= TASK REQUIREMENTS =
Find every line below that contains the word "More" and copy it out.

*** RECORDS FOR THE TASK

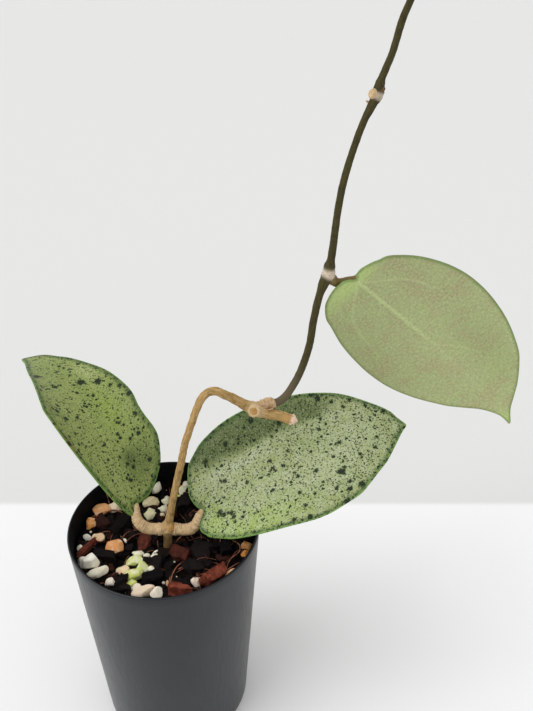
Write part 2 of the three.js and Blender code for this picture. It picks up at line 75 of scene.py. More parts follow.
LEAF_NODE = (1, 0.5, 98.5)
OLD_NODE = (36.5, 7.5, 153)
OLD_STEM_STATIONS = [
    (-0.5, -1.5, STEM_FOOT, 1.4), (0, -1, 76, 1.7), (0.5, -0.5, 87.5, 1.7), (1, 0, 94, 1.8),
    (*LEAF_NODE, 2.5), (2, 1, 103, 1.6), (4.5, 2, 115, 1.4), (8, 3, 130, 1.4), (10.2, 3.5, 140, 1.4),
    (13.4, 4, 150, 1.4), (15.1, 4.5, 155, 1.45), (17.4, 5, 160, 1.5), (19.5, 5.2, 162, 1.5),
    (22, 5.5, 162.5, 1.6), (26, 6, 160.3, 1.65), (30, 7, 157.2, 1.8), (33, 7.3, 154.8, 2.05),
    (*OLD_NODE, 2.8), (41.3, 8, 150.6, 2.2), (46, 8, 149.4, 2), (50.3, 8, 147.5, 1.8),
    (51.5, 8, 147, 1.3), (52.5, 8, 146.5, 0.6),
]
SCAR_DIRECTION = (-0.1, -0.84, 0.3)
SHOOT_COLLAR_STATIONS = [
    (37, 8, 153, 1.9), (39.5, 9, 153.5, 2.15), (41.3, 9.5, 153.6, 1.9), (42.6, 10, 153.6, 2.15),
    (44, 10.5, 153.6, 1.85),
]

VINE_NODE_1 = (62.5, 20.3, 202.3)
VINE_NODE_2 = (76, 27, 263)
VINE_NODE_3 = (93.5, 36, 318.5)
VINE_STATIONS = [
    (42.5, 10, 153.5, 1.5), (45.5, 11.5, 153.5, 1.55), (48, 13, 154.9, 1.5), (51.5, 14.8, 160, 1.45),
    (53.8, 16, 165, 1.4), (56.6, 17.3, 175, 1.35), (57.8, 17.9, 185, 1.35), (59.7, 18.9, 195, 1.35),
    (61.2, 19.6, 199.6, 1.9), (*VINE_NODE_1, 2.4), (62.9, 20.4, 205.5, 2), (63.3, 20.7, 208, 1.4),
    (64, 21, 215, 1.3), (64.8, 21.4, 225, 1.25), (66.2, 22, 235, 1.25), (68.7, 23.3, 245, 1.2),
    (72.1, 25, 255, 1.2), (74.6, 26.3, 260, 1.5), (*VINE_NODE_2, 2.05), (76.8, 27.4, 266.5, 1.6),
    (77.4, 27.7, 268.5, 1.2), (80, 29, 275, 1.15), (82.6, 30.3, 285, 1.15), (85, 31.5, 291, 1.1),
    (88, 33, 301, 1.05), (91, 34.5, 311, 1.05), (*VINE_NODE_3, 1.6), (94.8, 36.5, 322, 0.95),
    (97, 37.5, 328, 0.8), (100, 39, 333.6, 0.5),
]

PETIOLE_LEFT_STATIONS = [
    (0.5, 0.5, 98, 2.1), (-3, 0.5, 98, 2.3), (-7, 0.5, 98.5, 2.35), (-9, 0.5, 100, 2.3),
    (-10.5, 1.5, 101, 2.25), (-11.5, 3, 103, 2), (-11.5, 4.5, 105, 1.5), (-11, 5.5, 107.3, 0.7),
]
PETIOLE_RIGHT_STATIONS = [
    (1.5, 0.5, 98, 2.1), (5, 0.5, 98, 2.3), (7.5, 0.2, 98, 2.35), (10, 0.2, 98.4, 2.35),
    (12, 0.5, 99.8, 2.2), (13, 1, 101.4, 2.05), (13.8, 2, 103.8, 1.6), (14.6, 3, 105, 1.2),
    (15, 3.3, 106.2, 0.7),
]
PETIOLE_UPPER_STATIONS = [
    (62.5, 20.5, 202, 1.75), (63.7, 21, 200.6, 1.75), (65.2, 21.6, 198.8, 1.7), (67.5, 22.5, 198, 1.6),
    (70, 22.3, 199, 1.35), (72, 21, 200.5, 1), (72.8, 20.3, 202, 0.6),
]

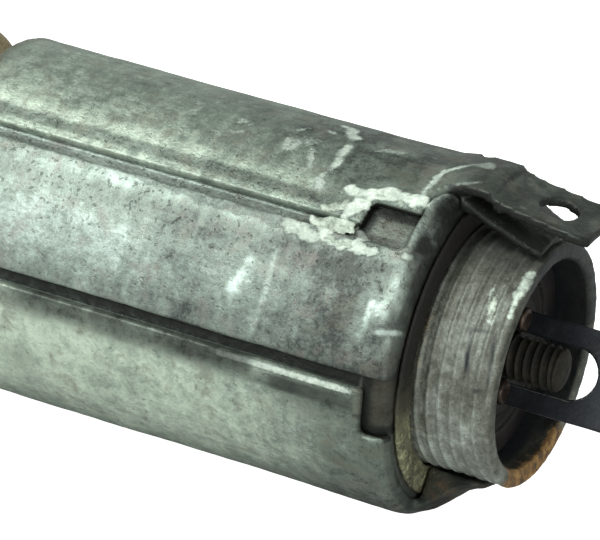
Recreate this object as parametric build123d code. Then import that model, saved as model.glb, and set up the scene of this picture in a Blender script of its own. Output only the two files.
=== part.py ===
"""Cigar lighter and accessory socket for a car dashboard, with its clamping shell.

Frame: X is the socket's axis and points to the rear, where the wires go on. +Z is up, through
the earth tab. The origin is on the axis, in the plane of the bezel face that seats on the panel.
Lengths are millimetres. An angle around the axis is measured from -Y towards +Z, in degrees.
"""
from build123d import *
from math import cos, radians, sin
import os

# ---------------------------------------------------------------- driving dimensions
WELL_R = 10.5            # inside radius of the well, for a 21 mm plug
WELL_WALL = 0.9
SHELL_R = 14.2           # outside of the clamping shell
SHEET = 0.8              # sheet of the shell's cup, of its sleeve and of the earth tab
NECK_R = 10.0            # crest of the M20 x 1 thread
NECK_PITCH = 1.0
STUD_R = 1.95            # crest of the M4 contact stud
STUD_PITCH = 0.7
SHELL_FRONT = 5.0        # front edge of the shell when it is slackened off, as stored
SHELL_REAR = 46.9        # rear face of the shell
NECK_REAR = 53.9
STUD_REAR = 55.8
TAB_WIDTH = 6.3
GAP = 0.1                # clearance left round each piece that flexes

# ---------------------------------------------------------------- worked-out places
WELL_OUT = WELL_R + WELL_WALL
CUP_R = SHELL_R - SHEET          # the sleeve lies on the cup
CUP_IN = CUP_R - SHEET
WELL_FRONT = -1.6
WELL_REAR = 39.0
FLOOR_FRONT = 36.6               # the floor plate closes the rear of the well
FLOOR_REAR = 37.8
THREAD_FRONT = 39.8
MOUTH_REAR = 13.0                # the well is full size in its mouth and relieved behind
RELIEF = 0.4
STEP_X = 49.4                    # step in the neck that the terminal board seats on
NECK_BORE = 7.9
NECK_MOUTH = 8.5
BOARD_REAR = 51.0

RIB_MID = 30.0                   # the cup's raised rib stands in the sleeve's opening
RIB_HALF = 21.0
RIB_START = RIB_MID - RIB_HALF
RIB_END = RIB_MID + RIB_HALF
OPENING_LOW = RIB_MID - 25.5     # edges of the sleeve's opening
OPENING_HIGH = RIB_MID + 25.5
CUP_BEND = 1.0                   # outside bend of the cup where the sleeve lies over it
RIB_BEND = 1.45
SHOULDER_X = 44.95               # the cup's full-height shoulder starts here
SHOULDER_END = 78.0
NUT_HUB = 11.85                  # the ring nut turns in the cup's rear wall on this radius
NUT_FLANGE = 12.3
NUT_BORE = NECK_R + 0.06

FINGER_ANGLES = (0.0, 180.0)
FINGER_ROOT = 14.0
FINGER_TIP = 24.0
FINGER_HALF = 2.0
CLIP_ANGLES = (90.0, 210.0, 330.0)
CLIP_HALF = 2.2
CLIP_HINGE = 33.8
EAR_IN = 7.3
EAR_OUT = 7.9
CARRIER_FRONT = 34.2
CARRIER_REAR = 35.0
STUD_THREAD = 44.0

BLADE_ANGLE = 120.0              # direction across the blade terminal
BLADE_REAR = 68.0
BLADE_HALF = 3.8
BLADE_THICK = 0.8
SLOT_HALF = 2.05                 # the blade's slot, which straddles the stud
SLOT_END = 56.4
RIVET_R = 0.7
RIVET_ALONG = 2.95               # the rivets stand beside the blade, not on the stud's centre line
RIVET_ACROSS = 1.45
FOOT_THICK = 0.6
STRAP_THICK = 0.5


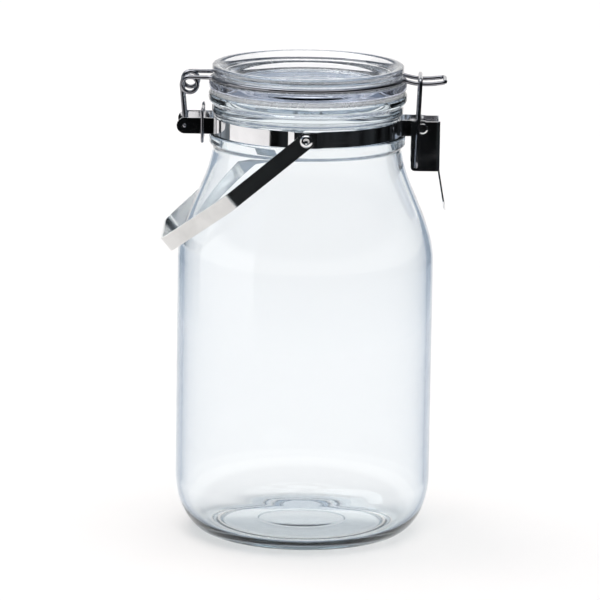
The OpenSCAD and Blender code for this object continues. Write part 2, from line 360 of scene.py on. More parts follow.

******

= TASK OUTPUT =
Write part 2 of the three.js and Blender code for this picture. It picks up at line 75 of scene.py. More parts follow.
The OpenSCAD and Blender code for this object continues. Write part 2, from line 360 of scene.py on. More parts follow.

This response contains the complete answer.